■ **WORK TO DO**:
Search the material for "code" and show all lines that contain it.
* start SUPPLIED RECORDS *
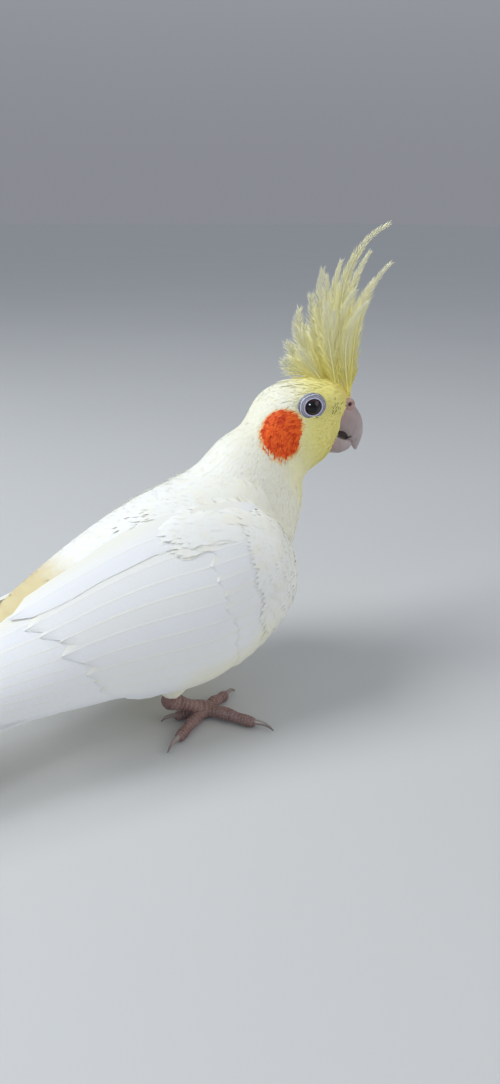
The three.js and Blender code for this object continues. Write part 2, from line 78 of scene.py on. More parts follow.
* end SUPPLIED RECORDS *
* start SUPPLIED RECORDS *
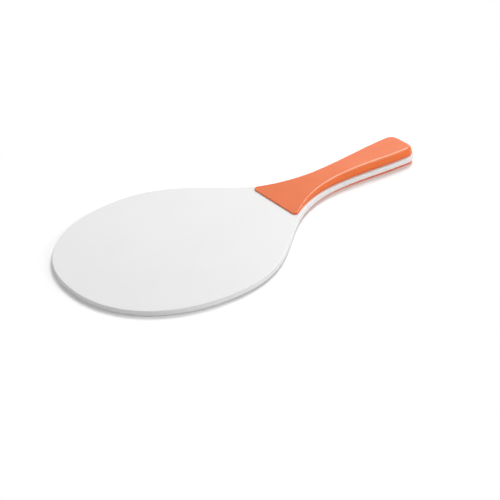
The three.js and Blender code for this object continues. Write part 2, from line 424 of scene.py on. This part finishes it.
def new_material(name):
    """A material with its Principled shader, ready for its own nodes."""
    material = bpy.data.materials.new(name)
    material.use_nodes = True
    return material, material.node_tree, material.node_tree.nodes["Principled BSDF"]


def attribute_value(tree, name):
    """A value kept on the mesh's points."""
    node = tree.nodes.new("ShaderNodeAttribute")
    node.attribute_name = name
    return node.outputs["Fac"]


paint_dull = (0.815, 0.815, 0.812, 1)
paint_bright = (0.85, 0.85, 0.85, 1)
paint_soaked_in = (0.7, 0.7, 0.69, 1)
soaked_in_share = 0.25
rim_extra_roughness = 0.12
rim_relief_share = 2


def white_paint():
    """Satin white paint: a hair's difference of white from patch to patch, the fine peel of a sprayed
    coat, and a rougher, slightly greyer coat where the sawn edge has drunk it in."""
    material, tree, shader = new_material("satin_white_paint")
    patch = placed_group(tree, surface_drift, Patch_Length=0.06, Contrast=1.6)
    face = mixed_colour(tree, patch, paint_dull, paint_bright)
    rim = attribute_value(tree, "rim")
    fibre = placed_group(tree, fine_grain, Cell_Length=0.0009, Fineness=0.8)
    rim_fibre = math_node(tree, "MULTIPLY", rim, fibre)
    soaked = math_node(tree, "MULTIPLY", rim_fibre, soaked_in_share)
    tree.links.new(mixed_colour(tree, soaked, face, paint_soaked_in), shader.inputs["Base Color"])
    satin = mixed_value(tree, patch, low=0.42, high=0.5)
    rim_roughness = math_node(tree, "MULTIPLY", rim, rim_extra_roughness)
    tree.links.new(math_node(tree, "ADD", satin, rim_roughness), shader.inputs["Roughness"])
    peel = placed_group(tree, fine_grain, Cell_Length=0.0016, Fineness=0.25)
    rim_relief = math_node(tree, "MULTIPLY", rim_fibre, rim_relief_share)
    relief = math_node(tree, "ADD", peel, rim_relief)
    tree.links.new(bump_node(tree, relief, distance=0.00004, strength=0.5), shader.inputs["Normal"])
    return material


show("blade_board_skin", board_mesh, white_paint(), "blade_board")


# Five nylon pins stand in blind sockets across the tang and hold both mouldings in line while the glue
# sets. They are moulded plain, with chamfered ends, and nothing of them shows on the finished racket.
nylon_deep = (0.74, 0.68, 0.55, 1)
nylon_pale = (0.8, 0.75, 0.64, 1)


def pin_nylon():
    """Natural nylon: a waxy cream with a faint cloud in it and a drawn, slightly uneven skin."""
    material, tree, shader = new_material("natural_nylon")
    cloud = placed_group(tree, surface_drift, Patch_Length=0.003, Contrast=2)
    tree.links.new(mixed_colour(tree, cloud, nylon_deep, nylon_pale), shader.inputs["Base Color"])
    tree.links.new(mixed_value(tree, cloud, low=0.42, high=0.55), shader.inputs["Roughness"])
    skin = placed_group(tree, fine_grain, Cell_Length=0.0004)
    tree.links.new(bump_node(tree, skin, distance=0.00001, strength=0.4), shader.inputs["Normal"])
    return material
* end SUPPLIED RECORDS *
■ **COMPLETE ANSWER**:
The three.js and Blender code for this object continues. Write part 2, from line 78 of scene.py on. More parts follow.
The three.js and Blender code for this object continues. Write part 2, from line 424 of scene.py on. This part finishes it.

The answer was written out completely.